The Twins were actually really lucky back in the early 2000s to have the nucleus (Santana, Hunter, Jones, Koskie, Dougie Baseball, Guzman, etc.) come together so quickly. The Royals have not been so lucky, instead reduced to playing “payroll roulette” and hoping the hit the jackpot. Were it not for the fact that the Twins need to make a living by beating them, I would love to see the Royals develop into a competitive franchise once again.

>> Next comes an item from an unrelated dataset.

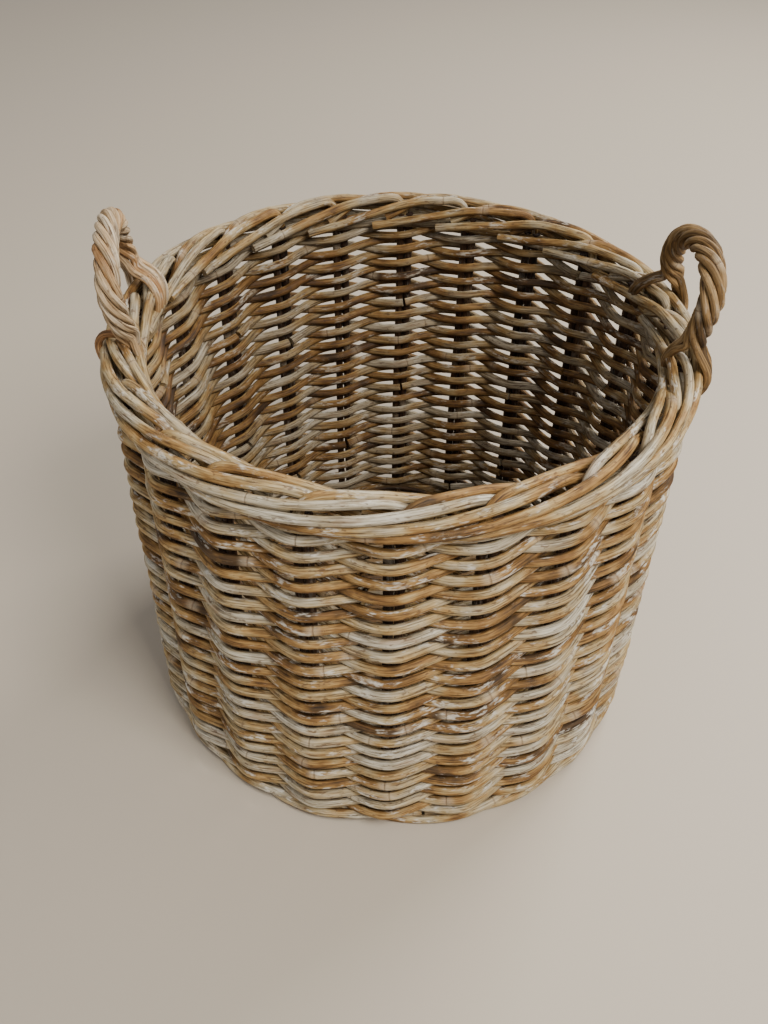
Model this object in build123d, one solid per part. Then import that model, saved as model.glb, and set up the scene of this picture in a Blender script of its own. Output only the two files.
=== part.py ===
from build123d import *
from math import atan2, cos, pi, radians, sin, sqrt
import os

# A round, straight-sided basket woven from rattan rods, with two twisted rope handles. Millimetres, +Z up.
# The origin is the centre of the foot, on the floor. The handles stand on the +X and -X sides.

# Driving dimensions
wall_radius = 232.5  # the circle that the stakes stand on
rim_height = 396.0  # floor to the top of the border
stake_pairs = 22  # an even number, so that each wavy rod closes on itself
first_stake_angle = -90.0

stake_diameter = 7.0
stake_spread = 7.2  # between the two stakes of a pair, centre to centre
siding_rod_diameter = 6.6
course_count = 22
course_pitch = 15.8
first_course_height = 24.0
rod_height_in_course = 3.8  # of each of a course's two rods, below and above its middle

border_rod_diameter = 8.0
border_bundle_radius = 8.5  # from the middle of the bundle to the middle of each rod

foot_height = 14.0
foot_width = 22.0
foot_rounding = 4.0

base_bottom = 8.0
base_thickness = 10.0
base_hub_radius = 40.0
spoke_diameter = 6.0

rope_diameter = 20.0
bow_diameter = 8.0
handle_foot_height = 372.0
handle_rise = 98.0  # from the feet up to the middle of the rope at its crown
right_feet = ((251.4, -58.0), (251.4, 58.0))
right_lean = -19.4  # of the crown, outwards from above the feet
left_feet = ((-251.4, 67.4), (-204.3, -44.0))  # behind the border, and in front of it on the inside
left_lean = 2.0

lashing_diameter = 5.0
lashing_turns = 3
lashing_pitch = 5.4
lashing_gap = 1.5  # between the rope and the nearest turn
lashing_corner = 6.0  # radius at which a turn bends round the border, at its middle

clearance = 0.4  # between rods that press on each other

stake_step = 360.0 / stake_pairs
border_middle = rim_height - border_bundle_radius - border_rod_diameter / 2
border_rod_angles = {
    "top": 90.0,
    "outer_upper": 18.0,
    "outer_lower": -54.0,
    "inner_lower": -126.0,
    "inner_upper": 162.0,
}
lowest_border_rod = border_middle + border_bundle_radius * sin(radians(border_rod_angles["outer_lower"]))
border_bottom = lowest_border_rod - border_rod_diameter / 2


def polar(radius, angle, height=0.0):
    return Vector(radius * cos(radians(angle)), radius * sin(radians(angle)), height)


def stake_angle(index):
    return first_stake_angle + index * stake_step


def rod(path, diameter):
    """A round rod along a wire."""
    start = Plane(origin=path @ 0, z_dir=path % 0)
    return sweep(start * Circle(diameter / 2), path=path)


def write(name, *solids):
    shape = solids[0] if len(solids) == 1 else Compound(children=list(solids))
    export_step(shape, f"parts/{name}.step")


def foot_wale():
    """The thick ring of weaving that the basket stands on, flat underneath."""
    outer = wall_radius + foot_width / 2
    ring = Cylinder(outer, foot_height) - Cylinder(outer - foot_width, foot_height)
    ring = fillet(ring.edges().filter_by(GeomType.CIRCLE), foot_rounding)
    return Pos(0, 0, foot_height / 2) * ring


def base_spokes():
    """Sticks that run out from the middle of the floor to the wall, one for each pair of stakes."""
    length = wall_radius - foot_width / 2 - clearance - base_hub_radius
    return [spoke_cylinder(stake_angle(i), spoke_diameter, length) for i in range(stake_pairs)]


def spoke_cylinder(angle, diameter, length):
    middle = polar(base_hub_radius + length / 2, angle, base_bottom + base_thickness / 2)
    lying = Plane(origin=middle, z_dir=polar(1.0, angle))
    return lying * Cylinder(diameter / 2, length)


def base_weave():
    """The woven floor, a flat round mat with a channel for each spoke."""
    radius = wall_radius - foot_width / 2 - clearance
    mat = Pos(0, 0, base_bottom + base_thickness / 2) * Cylinder(radius, base_thickness)
    channel_length = radius + foot_width - base_hub_radius
    bore = spoke_diameter + 2 * clearance
    channels = [spoke_cylinder(stake_angle(i), bore, channel_length) for i in range(stake_pairs)]
    return mat - channels


def stake_pair(index):
    """Two upright rods, side by side, from the foot to the underside of the border."""
    bottom = foot_height + clearance
    height = border_bottom - clearance - bottom
    half_turn = (stake_spread / 2) / wall_radius * 180 / pi
    stakes = []
    for side in (-1, 1):
        foot = polar(wall_radius, stake_angle(index) + side * half_turn, bottom + height / 2)
        stakes.append(Pos(*foot) * Cylinder(stake_diameter / 2, height))
    return stakes


def wavy_rod(height, outside_first):
    """A closed rod that passes outside one stake pair and inside the next, as equal arcs that meet at a tangent."""
    swing = (stake_diameter + siding_rod_diameter) / 2 + clearance
    bulge = 1 - cos(radians(stake_step))
    slope = (4 - 2 * bulge) * swing
    room = (2 - bulge) * swing**2 + bulge * wall_radius**2
    arc_radius = (sqrt(slope**2 + 4 * bulge * room) - slope) / (2 * bulge)
    crests = []
    centres = []
    for i in range(stake_pairs):
        side = 1 if (i % 2 == 0) == outside_first else -1
        crests.append(polar(wall_radius + side * swing, stake_angle(i), height))
        centres.append(polar(wall_radius + side * (swing - arc_radius), stake_angle(i), height))
    arcs = []
    for i in range(stake_pairs):
        start = (centres[i - 1] + centres[i]) * 0.5
        end = (centres[i] + centres[(i + 1) % stake_pairs]) * 0.5
        arcs.append(Edge.make_three_point_arc(start, crests[i], end))
    return rod(Wire(arcs), siding_rod_diameter)


def siding_course(index):
    """One round of the wall: two rods that take turns to pass outside the stakes."""
    middle = first_course_height + index * course_pitch
    low = wavy_rod(middle - rod_height_in_course, True)
    high = wavy_rod(middle + rod_height_in_course, False)
    return [low, high]


def border_rod(angle):
    """One of the rods bundled along the rim, as a closed ring."""
    radius = wall_radius + border_bundle_radius * cos(radians(angle))
    height = border_middle + border_bundle_radius * sin(radians(angle))
    return Pos(0, 0, height) * Torus(radius, border_rod_diameter / 2)


def handle_path(feet, lean):
    """Up one leg, over a half circle and down the other leg, in one leaning plane."""
    first = Vector(*feet[0], handle_foot_height)
    last = Vector(*feet[1], handle_foot_height)
    middle = (first + last) * 0.5
    across = (last - first).normalized()
    outwards = Vector(across.Y, -across.X, 0)
    if outwards.dot(middle) < 0:
        outwards = -outwards
    rise = Vector(0, 0, handle_rise) + outwards * lean
    half_width = (last - first).length / 2
    straight = rise.normalized() * (rise.length - half_width)
    crown = middle + rise
    left_leg = Edge.make_line(first, first + straight)
    arch = Edge.make_three_point_arc(first + straight, crown, last + straight)
    right_leg = Edge.make_line(last + straight, last)
    return Wire([left_leg, arch, right_leg])


def rope_wrap(path):
    """The twisted strands as one round sleeve over the bow."""
    start = Plane(origin=path @ 0, z_dir=path % 0)
    ring = Circle(rope_diameter / 2) - Circle(bow_diameter / 2 + clearance)
    return sweep(start * ring, path=path)


def lashing(foot, away):
    """Turns of a strand round the border, beside a leg of the handle and on the side away from its other leg."""
    radius = lashing_diameter / 2
    reach = border_bundle_radius * cos(radians(border_rod_angles["outer_upper"]))
    half_width = reach + border_rod_diameter / 2 + clearance + radius
    top = rim_height + clearance + radius
    bottom = border_bottom - clearance - radius
    turns = []
    for turn in range(lashing_turns):
        along = rope_diameter / 2 + lashing_gap + radius + turn * lashing_pitch
        angle = (atan2(foot[1], foot[0]) + away * along / wall_radius) * 180 / pi
        upright = Plane(
            origin=polar(wall_radius, angle, (top + bottom) / 2),
            x_dir=polar(1.0, angle),
            z_dir=polar(1.0, angle - 90),
        )
        outline = upright * RectangleRounded(2 * half_width, top - bottom, lashing_corner)
        turns.append(rod(outline.face().outer_wire(), lashing_diameter))
    return turns


def handle(side, feet, lean):
    path = handle_path(feet, lean)
    write(f"handle_{side}_bow", rod(path, bow_diameter))
    write(f"handle_{side}_wrap", rope_wrap(path))
    for foot in feet:
        place = "front" if foot[1] < 0 else "back"
        turn_sign = 1 if foot[0] * foot[1] > 0 else -1
        write(f"handle_{side}_lashing_{place}", *lashing(foot, turn_sign))


os.makedirs("parts", exist_ok=True)
write("foot_wale", foot_wale())
write("base_spokes", *base_spokes())
write("base_weave", base_weave())
for number in range(stake_pairs):
    write(f"stake_pair_{number + 1:02d}", *stake_pair(number))
for number in range(course_count):
    write(f"siding_course_{number + 1:02d}", *siding_course(number))
for rod_name, rod_angle in border_rod_angles.items():
    write(f"border_rod_{rod_name}", border_rod(rod_angle))
handle("right", right_feet, right_lean)
handle("left", left_feet, left_lean)
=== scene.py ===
import math
import random

import bpy
from mathutils import Matrix, Vector


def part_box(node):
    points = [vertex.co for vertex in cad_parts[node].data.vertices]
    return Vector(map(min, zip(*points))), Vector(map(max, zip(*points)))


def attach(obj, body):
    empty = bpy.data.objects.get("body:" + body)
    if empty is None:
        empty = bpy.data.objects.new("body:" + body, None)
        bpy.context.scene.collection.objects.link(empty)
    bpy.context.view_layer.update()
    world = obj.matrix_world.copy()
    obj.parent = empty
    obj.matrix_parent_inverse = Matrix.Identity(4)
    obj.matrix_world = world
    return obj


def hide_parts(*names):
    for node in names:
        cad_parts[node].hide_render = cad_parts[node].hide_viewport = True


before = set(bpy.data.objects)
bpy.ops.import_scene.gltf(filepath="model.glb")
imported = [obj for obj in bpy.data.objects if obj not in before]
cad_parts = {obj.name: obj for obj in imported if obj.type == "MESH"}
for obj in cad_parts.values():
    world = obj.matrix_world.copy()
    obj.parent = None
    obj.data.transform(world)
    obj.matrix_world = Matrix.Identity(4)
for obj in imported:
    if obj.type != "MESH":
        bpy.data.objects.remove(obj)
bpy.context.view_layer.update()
print("frame loaded")


# Wrapped sockets, so that sums on node values read as plain arithmetic.
class Wire:
    def __init__(self, tree, socket):
        self.tree = tree
        self.socket = socket

    def math(self, operation, *values):
        made = addNode(self.tree, "ShaderNodeMath", {"operation": operation}, dict(enumerate(values)))
        return made["Value"]

    def __add__(self, other):
        return self.math("ADD", self, other)

    def __radd__(self, other):
        return self.math("ADD", other, self)

    def __sub__(self, other):
        return self.math("SUBTRACT", self, other)

    def __rsub__(self, other):
        return self.math("SUBTRACT", other, self)

    def __mul__(self, other):
        return self.math("MULTIPLY", self, other)

    def __truediv__(self, other):
        return self.math("DIVIDE", self, other)

    def cos(self):
        return self.math("COSINE", self)

    def sin(self):
        return self.math("SINE", self)

    def arcsine(self):
        return self.math("ARCSINE", self)

    def floor(self):
        return self.math("FLOOR", self)

    def absolute(self):
        return self.math("ABSOLUTE", self)

    def squeeze(self, low, high):
        # 0 below low, 1 above high, smooth between
        settings = {"interpolation_type": "SMOOTHSTEP"}
        return addNode(self.tree, "ShaderNodeMapRange", settings, {"Value": self, 1: low, 2: high})["Result"]


class Made:
    # a new node's outputs, by name or number
    def __init__(self, tree, node):
        self.tree = tree
        self.node = node

    def __getitem__(self, key):
        return Wire(self.tree, self.node.outputs[key])


def addNode(tree, kind, settings=None, inputs=None):
    node = tree.nodes.new(kind)
    for name, value in (settings or {}).items():
        if name == "stops":
            fillRamp(node.color_ramp, value)
        elif name == "captures":
            for itemName, itemType in value:
                node.capture_items.new(itemType, itemName)
        else:
            setattr(node, name, value)
    for key, value in (inputs or {}).items():
        socket = node.inputs[key]
        if isinstance(value, Wire):
            tree.links.new(value.socket, socket)
        else:
            socket.default_value = value
    return Made(tree, node)


def fillRamp(ramp, stops):
    while len(ramp.elements) < len(stops):
        ramp.elements.new(0.5)
    for element, (place, colour) in zip(ramp.elements, stops):
        element.position = place
        element.color = colour


def shade(red, green, blue):
    # a colour as seen, 0 to 255, to the linear values that Blender takes
    def linear(value):
        value /= 255
        return value / 12.92 if value <= 0.04045 else ((value + 0.055) / 1.055) ** 2.4
    return (linear(red), linear(green), linear(blue), 1.0)


def vector(tree, x, y, z):
    return addNode(tree, "ShaderNodeCombineXYZ", None, {"X": x, "Y": y, "Z": z})["Vector"]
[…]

Preview (41-39, T-2nd w/CWS, 3.0 GB DET): Lucas French (0-0, 0.00) vs. Kevin Slowey (10-3, 4.41). The fact that the Tigers, playing in perhaps the most important series of their season so far (as are the Twins), are sending a guy making his major league debut to the Metrodome mound tells you something about where they are right now pitching-wise. Hopefully the Twins can take advantage of it.
Back in their hey-day, the Three Stooges used a gag in one of their infamous shorts where Curly and Larry create the “Two Man Quartet“, much to the dismay of Moe (2:22 in the clip).
Tonight, the Minnesota Twins used a similar approach to beat the Kansas City Royals. A dinger from Justin Morneau (into the waterfalls!) and a run-scored from Joe Mauer provided the only offense of the game. The M&M Boys strike again!
Scott Baker did just enough (i.e. got lucky) to survive through five innings and a buttload of pitches, but was picked up nice by a very strong outing from newcomer Bobby Keppel. You mean we kept him the minors while Ayala and Crain stunk up the joint for months…grrr.
A strong showing? By no means. We should pound KC…we didn’t. Baker should breeze through their lineup…he struggled. Yet, a win is a win and keeps us in the same spot we were last night: On the cusp of contention, on the brink of utter failure.
Preview (40-39, T-2 w/CWS, 4.0 GB DET): Glen Perkins (3-4, 4.70) vs. Gil Meche (4-7, 4.27). With a big Detroit showdown looming this weekend, the Twins don’t want to fall any further behind in the “division race” (a.k.a. who sucks the least down the stretch).